Indeed, imagine if a third party candidate – say the Libertarian Party’s unusually reasonable/interesting Gary Johnson – were to join one of this year’s presidential debates. (Okay, so I think that would devastate one of the major candidates, offering sane, libertarian-minded conservatives a place to escape their party’s current madness.) Johnson’s natural move would be to pounce on obvious things like the drug war. Ironically, this could offer one of the other guys cover to step forward, partially agreeing with Johnson while remaining moderate/skeptical. Good positioning, politically speaking. And as a result, we all benefit when the topic itself (changing the drug war) moves up in peoples’ minds.
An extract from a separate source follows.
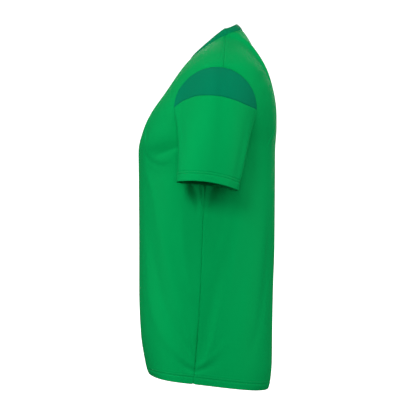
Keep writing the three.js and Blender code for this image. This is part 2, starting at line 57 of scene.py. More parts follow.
# Rows of the cloth turned in at a seam: how far below it, and how far beyond it. One piece's goes under the
# other's, so that no light comes through.
OVER = np.array([(0.4, 0), (0.8, 0), (1.2, 0), (1.4, 0)])
UNDER = np.array([(0.5, 0), (1.7, 0.1), (2.6, 1.2), (2.9, 4.5)])
ALLOWANCE_RISE, ALLOWANCE_PLACE, ALLOWANCE_WIDTH = 0.45, 4.2, 2.6  # a pressed seam allowance under the cloth
SEAM_STILL = 12  # how closely to the armhole the folds go before they die away
V_SEAM_DIP = 0.5  # at the mitre of the V
BODY_EASE, SLEEVE_EASE = 14, 6  # rounds of smoothing
CHEST_EASE = 45  # rounds that take the bend below the end of the shoulder seam out of the cloth
EASE_FROM, EASE_FULL = 2, 30  # how far below the top edge that starts and is whole
EASE_ROWS = 12  # rows above the underarm over which it comes in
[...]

All right. It won’t happen. Not this time around. But it could. And maybe someday it will.
Shatter the barriers against candor!
Once upon a time, it was just a glimmer in a few eyes to imagine that debates would be standard in elections. Now it’s normal.
Might the Candidates’ Post-Convention Summit and Letter of Stipulation also become traditional, like doldrums in July and mudslinging in October?
Someday, the whole nation may look forward to the occasion, once every four years, with a sort of delicious, nervous anticipation — awaiting the one day when two eminent politicians will say not what is politically savvy, but what is simply wise.